The fundamental inconsistency in the economy was underscored this week by the government’s report showing that the gross domestic product grew by 2.4 percent in the second quarter, much better than expected, even though the economy shed 170,000 jobs in the three-month period. Rising productivity allows fewer workers to produce more goods and services, but only up to a point.

“Obviously if you continue GDP growing and employment declining, at the end of the day everything is being produced by nobody,” Federal Reserve Chairman Alan Greenspan noted dryly last month.

Moreover, if you scratch beneath the surface of the GDP numbers they are even weaker than the relatively modest 2.4 percent growth rate would indicate. Federal spending rose 25 percent in the quarter, boosted by a 44 percent war-related increase in defense spending that is unlikely to be repeated in coming quarters. Spending by cash-strapped state and local governments, a far bigger part of the economy, fell 1.5 percent in the quarter.

Consumer spending, which accounts for 70 percent of GDP, was up a healthy 3.3. percent in the quarter, reflecting steady income growth for the 130 million Americans who are employed.

Another positive sign for the economy was a monthly survey from the Institute for Supply Management, indicating that output from the hard-hit manufacturing sector rose in July for the first time in five months.
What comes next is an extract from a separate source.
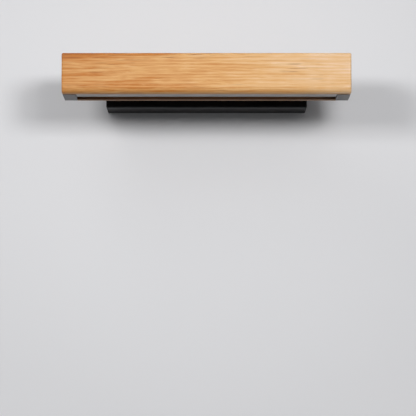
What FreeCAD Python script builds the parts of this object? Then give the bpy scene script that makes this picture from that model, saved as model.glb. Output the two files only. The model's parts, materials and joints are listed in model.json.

Yet the manufacturing sector has been losing jobs for more than three years, and there are no indications yet that the trend has been reversed. Only 14 percent of manufacturers in the survey reported that employment rose in July, while 21 percent said employment declined.

“The data overall are showing some kind of pickup, but the data are certainly inconclusive of whether it’s going to be a strong or moderate recovery,” said Ethan Harris, chief economist of Lehman Bros. “It’s not going to be until the fourth quarter that we’re going to see real improvement in the labor market.”

Harris raised the concern that the nation’s long-term unemployment rate may be rising, meaning a growing number of chronically unemployed people who lack the job skills to re-enter the labor force. Such chronic unemployment is a fact of life in Europe, where the jobless rate has remained stuck over 8 percent for two decades.

U.S. concern about unemployment was probably behind a surprising loss of consumer confidence reported this week by the Conference Board, a research group. A separate monthly survey on consumer sentiment released Friday showed a slight improvement.

Like many economists Harris is more concerned about the sell-off in the bond market that has sent mortgage and other long-term interest rates sharply higher since mid-June. “You’re in the early stages of this recovery, and you don’t want to see rates rocketing upward at this stage,” he said. “If they keep selling off like this we will change our growth forecast.”

Goldman Sachs senior economist Jan Hatzius estimated that if long-term interest rates stabilize near current levels, the impact would cut consumer spending growth by 1 percent next year, pushing the economy below its long-term target growth rate, generally estimated between 3 and 4 percent.

Others think the concern about rising interest rates is overblown, pointing out that rates on the benchmark 10-year Treasury note, currently at 4.4 percent, have backed up only to mid-2002 levels, still low by historical standards.

Even if the yield on the 10-year note rises to 6 percent, pushing 30-year mortgage rates to 8 percent, the impact would cut into GDP growth by less than 1 percent, calculates Sohn. And that should be more than offset by President Bush’s tax-cut package, which will pour $210 billion into the economy by the end of next year.